## What the task asks
Extract the complete listing and repeat it word for word.

## Data extract
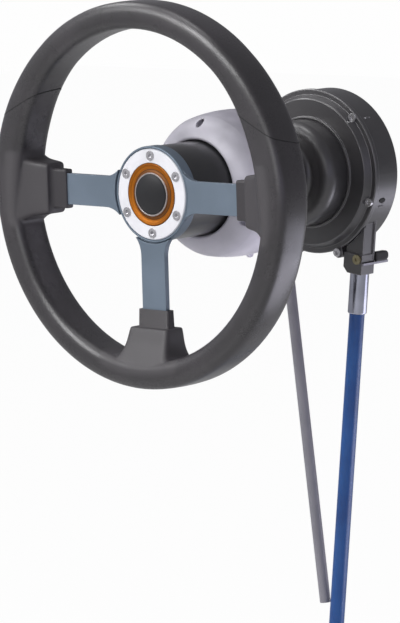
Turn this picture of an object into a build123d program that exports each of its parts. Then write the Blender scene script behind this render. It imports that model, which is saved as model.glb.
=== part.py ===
from build123d import *
import os
from math import acos, atan2, cos, degrees, pi, radians, sin, tan

# Rotary cable steering for a small boat: wheel, dash bezel, planetary helm and push-pull cable.
# The wheel's axis is +Y, which runs from the driver into the dash, and +Z is up.
# The origin is on the axis, in the plane where the mounting plate and the bezel meet the dash.
# All sizes are millimetres.

os.makedirs("parts", exist_ok=True)

# Driving dimensions

# Fits shared by the whole assembly
RUNNING_GAP = 0.04
LOOSE_GAP = 0.3

# Steering wheel rim and its grips
RIM_OUTER_R = 175.0
RIM_RADIAL = 25.4
RIM_AXIAL = 42.0
RIM_MID_Y = -134.6
RIM_SIDE_CROWN = 1.2
RIM_END_CROWN = 0.8
RIM_FRONT_CORNER_R = 7.5
RIM_REAR_CORNER_R = 10.5
HOOP_R = 5.5
GRIP_SWELL_IN = 4.7
GRIP_SWELL_OUT = 2.0
GRIP_TOP_ANGLE = 52.0
GRIP_FULL_ANGLE = 14.0
GRIP_FIRST_ANGLE = 4.0
GRIP_LOW_ANGLE = -13.0
SEAM_OUTER_ANGLE = 24.0
SEAM_FRONT_ANGLE = 32.0
SEAM_INNER_ANGLE = 39.0

# Spokes, hub disc and the soft boots where the spokes enter the rim
SPOKE_ANGLES = (180.0, 270.0, 0.0)
SPOKE_W = 28.5
SPOKE_THICK = 5.0
SPOKE_FRONT_Y = -130.5
HUB_DISC_R = 43.75
HUB_LIP_W = 2.2
HUB_LIP_H = 2.2
HUB_DISC_FRONT_Y = -127.5
HUB_DISC_BACK_Y = -118.0
SPOKE_ROOT_FILLET = 24.0
BOOT_NECK_W = 36.0
BOOT_NECK_DEPTH = 9.0
BOOT_NECK_INSET = 70.4
BOOT_STEP_INSET = 54.5
BOOT_W = 46.0
BOOT_DEPTH = 23.0
BOOT_CORNER_R = 4.0
BOOT_EDGE_ROUND = 1.8
BOOT_MID_Y = -128.5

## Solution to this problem
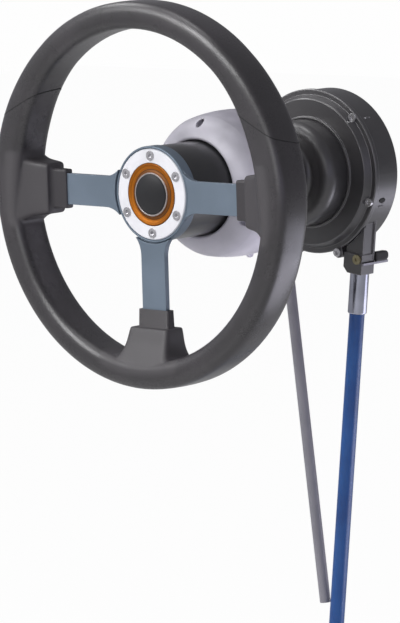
Turn this picture of an object into a build123d program that exports each of its parts. Then write the Blender scene script behind this render. It imports that model, which is saved as model.glb.
=== part.py ===
from build123d import *
import os
from math import acos, atan2, cos, degrees, pi, radians, sin, tan

# Rotary cable steering for a small boat: wheel, dash bezel, planetary helm and push-pull cable.
# The wheel's axis is +Y, which runs from the driver into the dash, and +Z is up.
# The origin is on the axis, in the plane where the mounting plate and the bezel meet the dash.
# All sizes are millimetres.

os.makedirs("parts", exist_ok=True)

# Driving dimensions

# Fits shared by the whole assembly
RUNNING_GAP = 0.04
LOOSE_GAP = 0.3

# Steering wheel rim and its grips
RIM_OUTER_R = 175.0
RIM_RADIAL = 25.4
RIM_AXIAL = 42.0
RIM_MID_Y = -134.6
RIM_SIDE_CROWN = 1.2
RIM_END_CROWN = 0.8
RIM_FRONT_CORNER_R = 7.5
RIM_REAR_CORNER_R = 10.5
HOOP_R = 5.5
GRIP_SWELL_IN = 4.7
GRIP_SWELL_OUT = 2.0
GRIP_TOP_ANGLE = 52.0
GRIP_FULL_ANGLE = 14.0
GRIP_FIRST_ANGLE = 4.0
GRIP_LOW_ANGLE = -13.0
SEAM_OUTER_ANGLE = 24.0
SEAM_FRONT_ANGLE = 32.0
SEAM_INNER_ANGLE = 39.0

# Spokes, hub disc and the soft boots where the spokes enter the rim
SPOKE_ANGLES = (180.0, 270.0, 0.0)
SPOKE_W = 28.5
SPOKE_THICK = 5.0
SPOKE_FRONT_Y = -130.5
HUB_DISC_R = 43.75
HUB_LIP_W = 2.2
HUB_LIP_H = 2.2
HUB_DISC_FRONT_Y = -127.5
HUB_DISC_BACK_Y = -118.0
SPOKE_ROOT_FILLET = 24.0
BOOT_NECK_W = 36.0
BOOT_NECK_DEPTH = 9.0
BOOT_NECK_INSET = 70.4
BOOT_STEP_INSET = 54.5
BOOT_W = 46.0
BOOT_DEPTH = 23.0
BOOT_CORNER_R = 4.0
BOOT_EDGE_ROUND = 1.8
BOOT_MID_Y = -128.5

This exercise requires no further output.